■ **Instructions for the task**:
Each line of the material below should be reproduced exactly.

■ **Given data**:
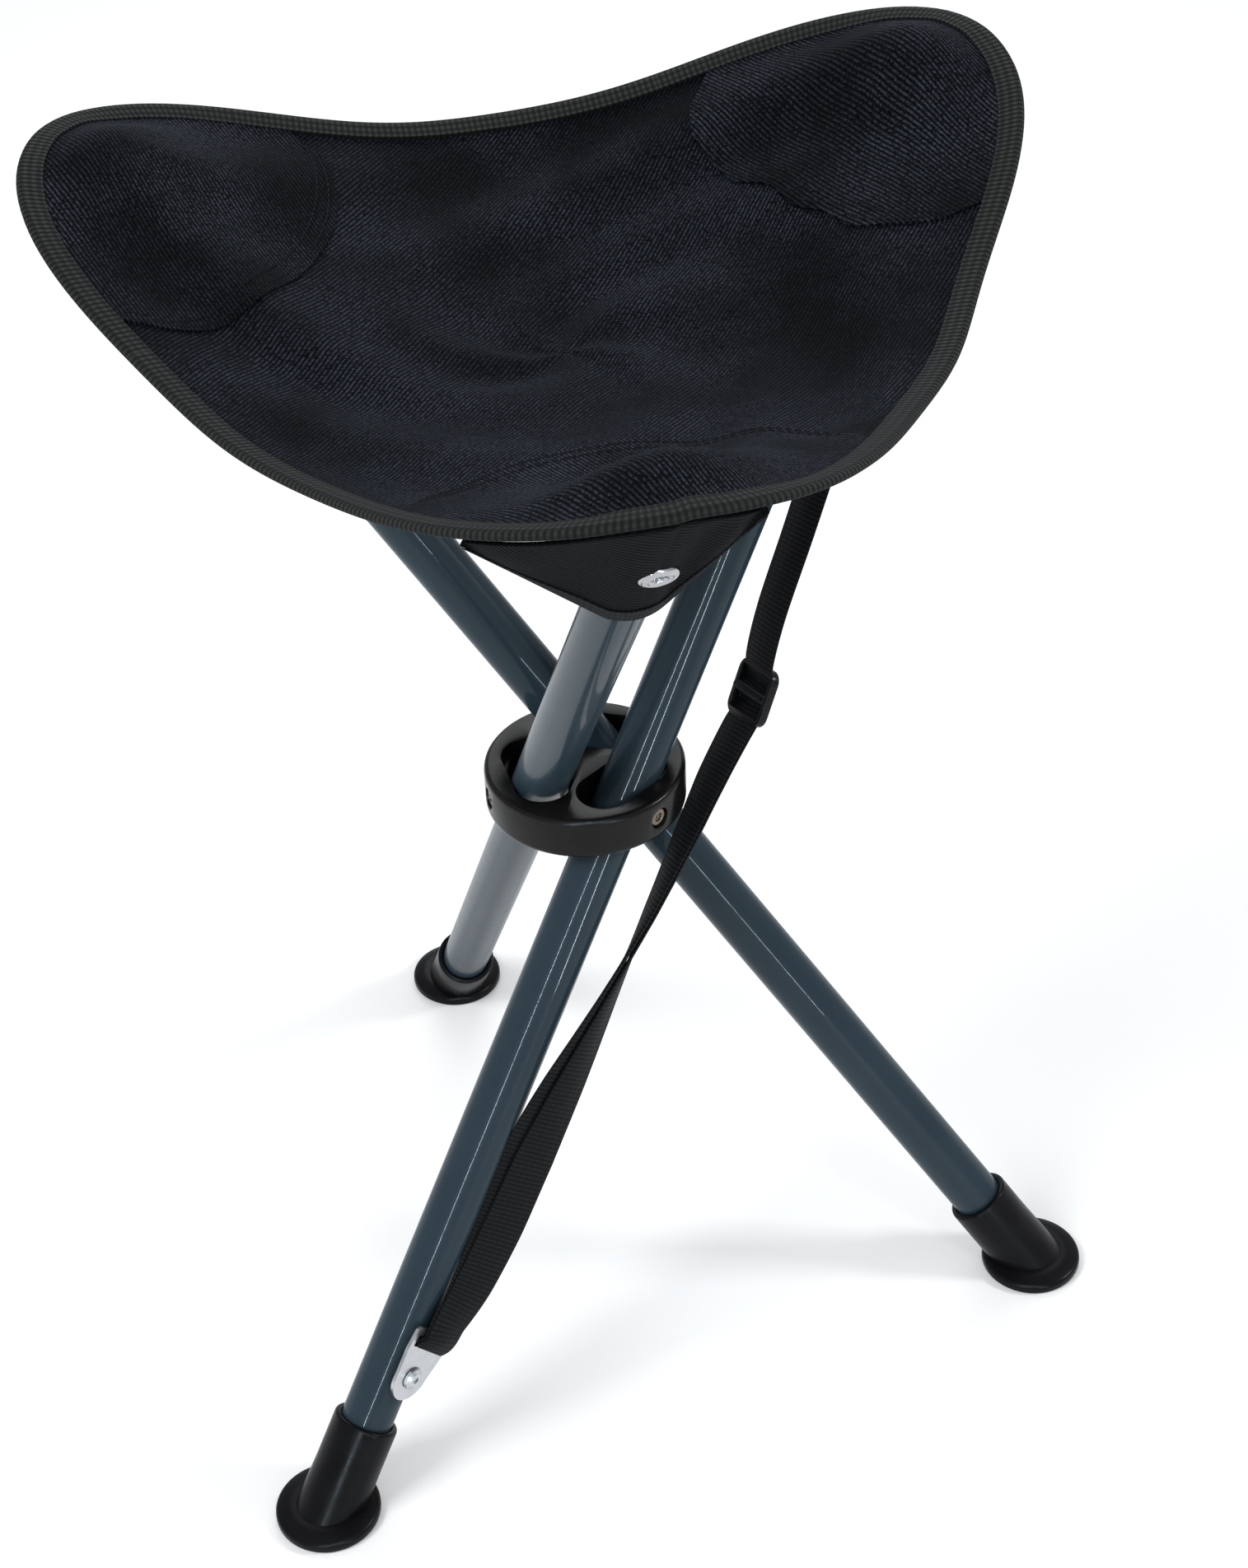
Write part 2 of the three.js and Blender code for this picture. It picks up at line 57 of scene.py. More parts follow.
THIRD_TURN = 2 * math.pi / 3
SMOOTH_ANGLE = math.radians(38)


class Corner(Enum):
    """The legs, and the seat corners that stand on them."""

    FRONT = "front"
    RIGHT = "right"
    LEFT = "left"


class Side(Enum):
    """The two sectors of cloth that follow a leg, in order round the hub from the leg's pin."""

    LEADING = 0
    TRAILING = 1


# ---- modelling helpers ----------------------------------------------------------------
def deselect() -> None:
    """Leave edit mode and select nothing."""
    if bpy.context.object and bpy.context.object.mode != "OBJECT":
        bpy.ops.object.mode_set(mode="OBJECT")
    bpy.ops.object.select_all(action="DESELECT")


def choose(piece: bpy.types.Object) -> None:
    """Select one piece and make it the active one.

    Args:
        piece: The object that the next operators act on.
    """
    deselect()
    piece.select_set(True)
    bpy.context.view_layer.objects.active = piece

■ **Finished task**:
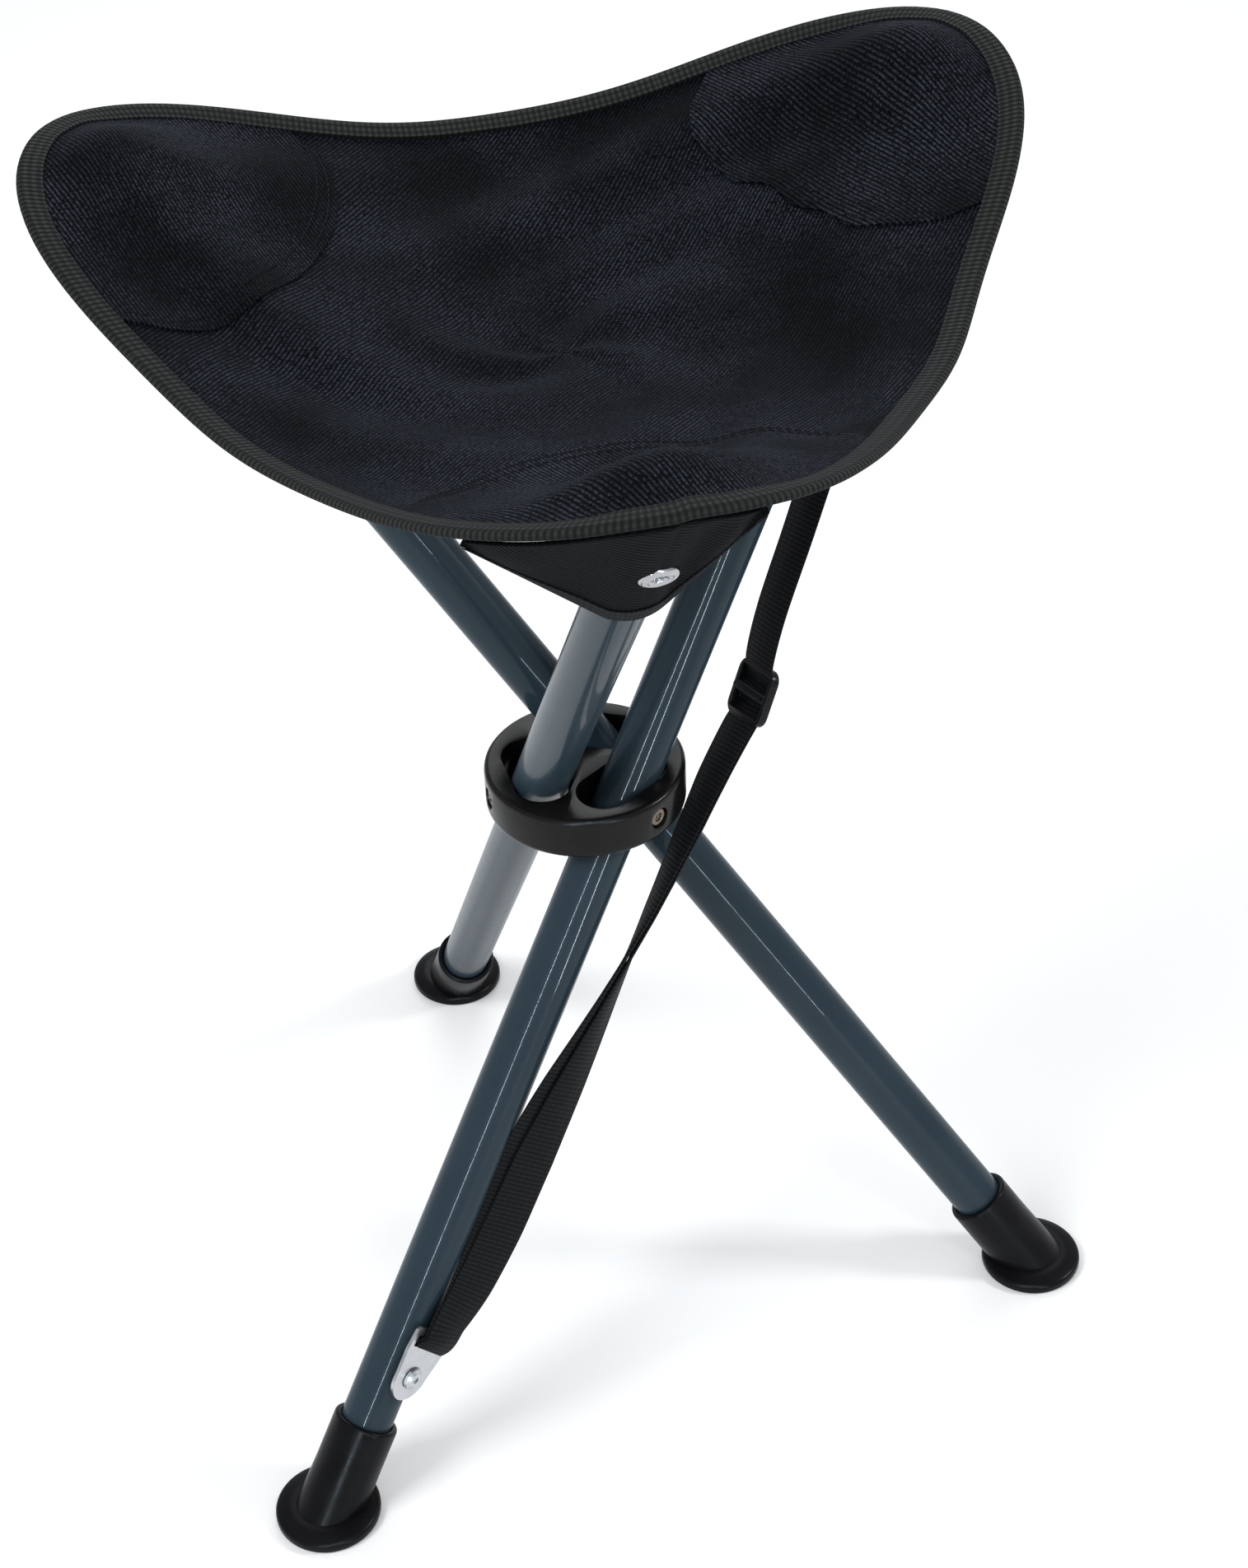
Write part 2 of the three.js and Blender code for this picture. It picks up at line 57 of scene.py. More parts follow.
THIRD_TURN = 2 * math.pi / 3
SMOOTH_ANGLE = math.radians(38)


class Corner(Enum):
    """The legs, and the seat corners that stand on them."""

    FRONT = "front"
    RIGHT = "right"
    LEFT = "left"


class Side(Enum):
    """The two sectors of cloth that follow a leg, in order round the hub from the leg's pin."""

    LEADING = 0
    TRAILING = 1


# ---- modelling helpers ----------------------------------------------------------------
def deselect() -> None:
    """Leave edit mode and select nothing."""
    if bpy.context.object and bpy.context.object.mode != "OBJECT":
        bpy.ops.object.mode_set(mode="OBJECT")
    bpy.ops.object.select_all(action="DESELECT")


def choose(piece: bpy.types.Object) -> None:
    """Select one piece and make it the active one.

    Args:
        piece: The object that the next operators act on.
    """
    deselect()
    piece.select_set(True)
    bpy.context.view_layer.objects.active = piece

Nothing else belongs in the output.